* **Task details**
Every line in the listing below from the one with "Turn this picture" through the one with "const SLEEVE_LENGTH = 336;" is to be reproduced exactly, both ends included; leave out the rest.

begin Data for this exercise

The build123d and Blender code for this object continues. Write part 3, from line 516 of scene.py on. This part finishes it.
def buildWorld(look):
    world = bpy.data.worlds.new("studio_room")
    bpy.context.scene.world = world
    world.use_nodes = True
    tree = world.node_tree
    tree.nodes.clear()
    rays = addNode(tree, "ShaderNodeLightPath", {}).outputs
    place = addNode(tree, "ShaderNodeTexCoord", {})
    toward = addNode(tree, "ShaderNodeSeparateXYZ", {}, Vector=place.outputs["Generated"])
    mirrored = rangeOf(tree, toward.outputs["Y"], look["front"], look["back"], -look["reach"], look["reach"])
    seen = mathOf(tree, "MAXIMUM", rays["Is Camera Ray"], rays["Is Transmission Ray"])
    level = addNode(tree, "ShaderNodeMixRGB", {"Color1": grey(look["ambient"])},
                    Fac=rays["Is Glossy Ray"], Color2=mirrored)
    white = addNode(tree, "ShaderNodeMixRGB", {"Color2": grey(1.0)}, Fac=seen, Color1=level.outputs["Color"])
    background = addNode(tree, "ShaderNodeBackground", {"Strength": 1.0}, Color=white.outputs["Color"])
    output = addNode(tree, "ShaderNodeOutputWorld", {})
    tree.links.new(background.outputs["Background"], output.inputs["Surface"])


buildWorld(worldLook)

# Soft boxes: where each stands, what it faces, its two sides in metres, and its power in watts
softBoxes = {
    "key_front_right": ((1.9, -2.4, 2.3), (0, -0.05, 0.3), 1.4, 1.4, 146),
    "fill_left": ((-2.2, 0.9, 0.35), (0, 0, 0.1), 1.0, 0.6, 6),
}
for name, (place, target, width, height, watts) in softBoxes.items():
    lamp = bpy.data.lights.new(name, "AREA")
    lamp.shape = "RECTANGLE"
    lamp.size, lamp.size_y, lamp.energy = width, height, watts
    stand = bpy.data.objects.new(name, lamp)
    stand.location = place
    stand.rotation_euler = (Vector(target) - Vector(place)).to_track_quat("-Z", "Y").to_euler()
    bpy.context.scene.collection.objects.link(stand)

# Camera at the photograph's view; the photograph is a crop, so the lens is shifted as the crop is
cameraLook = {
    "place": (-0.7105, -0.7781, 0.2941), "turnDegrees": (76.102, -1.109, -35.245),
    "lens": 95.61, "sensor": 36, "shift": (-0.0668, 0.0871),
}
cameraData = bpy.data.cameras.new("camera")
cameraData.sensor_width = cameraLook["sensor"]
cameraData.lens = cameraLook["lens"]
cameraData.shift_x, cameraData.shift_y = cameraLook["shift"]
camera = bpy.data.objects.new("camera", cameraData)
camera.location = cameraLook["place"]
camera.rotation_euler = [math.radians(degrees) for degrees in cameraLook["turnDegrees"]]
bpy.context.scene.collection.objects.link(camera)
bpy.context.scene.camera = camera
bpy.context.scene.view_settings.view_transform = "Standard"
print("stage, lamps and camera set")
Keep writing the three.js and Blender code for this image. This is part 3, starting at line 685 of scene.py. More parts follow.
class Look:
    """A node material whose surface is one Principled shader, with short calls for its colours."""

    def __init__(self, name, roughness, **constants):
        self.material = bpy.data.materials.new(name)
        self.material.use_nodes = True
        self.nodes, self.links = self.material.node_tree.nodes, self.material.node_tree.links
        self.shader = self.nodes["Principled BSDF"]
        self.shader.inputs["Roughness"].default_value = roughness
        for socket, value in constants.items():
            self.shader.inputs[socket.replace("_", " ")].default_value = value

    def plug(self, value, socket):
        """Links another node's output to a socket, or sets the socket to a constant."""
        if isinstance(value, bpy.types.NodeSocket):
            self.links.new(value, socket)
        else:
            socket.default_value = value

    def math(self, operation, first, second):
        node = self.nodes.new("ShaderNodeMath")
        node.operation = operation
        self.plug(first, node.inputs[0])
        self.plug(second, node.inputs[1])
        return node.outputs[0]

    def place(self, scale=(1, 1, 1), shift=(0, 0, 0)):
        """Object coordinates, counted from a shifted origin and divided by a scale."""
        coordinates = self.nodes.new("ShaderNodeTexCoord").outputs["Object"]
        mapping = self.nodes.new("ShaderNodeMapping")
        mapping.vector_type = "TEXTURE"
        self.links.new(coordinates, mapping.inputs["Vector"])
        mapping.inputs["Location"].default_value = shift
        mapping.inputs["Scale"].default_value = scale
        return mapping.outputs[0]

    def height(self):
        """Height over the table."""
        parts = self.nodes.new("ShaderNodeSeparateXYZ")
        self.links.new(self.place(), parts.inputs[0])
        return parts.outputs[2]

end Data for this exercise
begin Data for this exercise

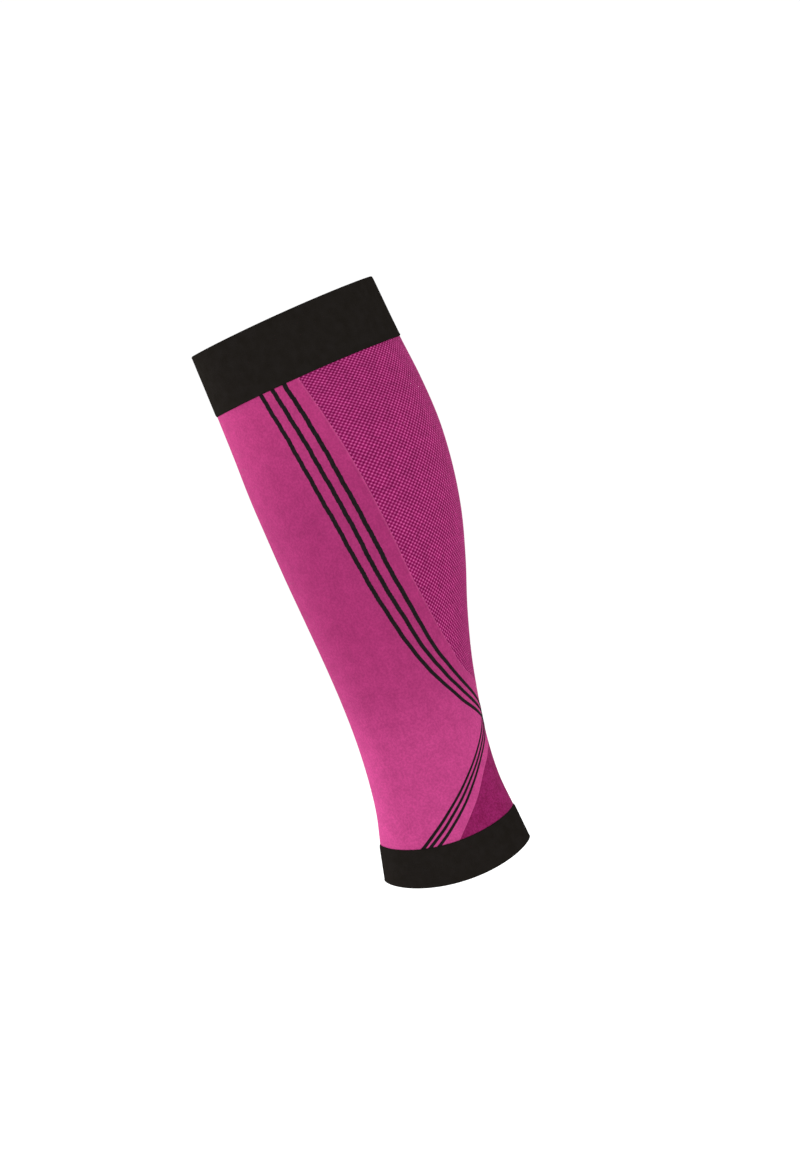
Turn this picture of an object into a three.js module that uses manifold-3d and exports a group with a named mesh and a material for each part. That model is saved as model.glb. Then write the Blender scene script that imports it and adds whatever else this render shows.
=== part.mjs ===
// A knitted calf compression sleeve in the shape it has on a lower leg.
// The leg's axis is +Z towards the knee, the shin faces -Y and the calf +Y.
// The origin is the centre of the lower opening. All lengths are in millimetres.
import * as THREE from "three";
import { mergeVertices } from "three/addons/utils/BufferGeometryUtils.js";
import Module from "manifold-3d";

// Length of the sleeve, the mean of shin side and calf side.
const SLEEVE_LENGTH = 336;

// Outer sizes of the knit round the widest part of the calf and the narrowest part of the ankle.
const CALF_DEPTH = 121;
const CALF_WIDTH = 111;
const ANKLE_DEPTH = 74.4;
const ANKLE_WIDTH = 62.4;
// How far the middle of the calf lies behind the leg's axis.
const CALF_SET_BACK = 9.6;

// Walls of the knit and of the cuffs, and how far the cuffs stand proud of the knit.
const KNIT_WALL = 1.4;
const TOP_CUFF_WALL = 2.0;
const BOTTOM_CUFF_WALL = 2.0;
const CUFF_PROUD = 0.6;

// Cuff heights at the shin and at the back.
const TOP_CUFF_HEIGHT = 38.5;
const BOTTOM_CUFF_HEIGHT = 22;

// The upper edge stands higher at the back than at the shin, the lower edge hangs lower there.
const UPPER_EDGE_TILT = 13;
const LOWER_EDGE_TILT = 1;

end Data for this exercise

* **Solution to the exercise**
Turn this picture of an object into a three.js module that uses manifold-3d and exports a group with a named mesh and a material for each part. That model is saved as model.glb. Then write the Blender scene script that imports it and adds whatever else this render shows.
=== part.mjs ===
// A knitted calf compression sleeve in the shape it has on a lower leg.
// The leg's axis is +Z towards the knee, the shin faces -Y and the calf +Y.
// The origin is the centre of the lower opening. All lengths are in millimetres.
import * as THREE from "three";
import { mergeVertices } from "three/addons/utils/BufferGeometryUtils.js";
import Module from "manifold-3d";

// Length of the sleeve, the mean of shin side and calf side.
const SLEEVE_LENGTH = 336;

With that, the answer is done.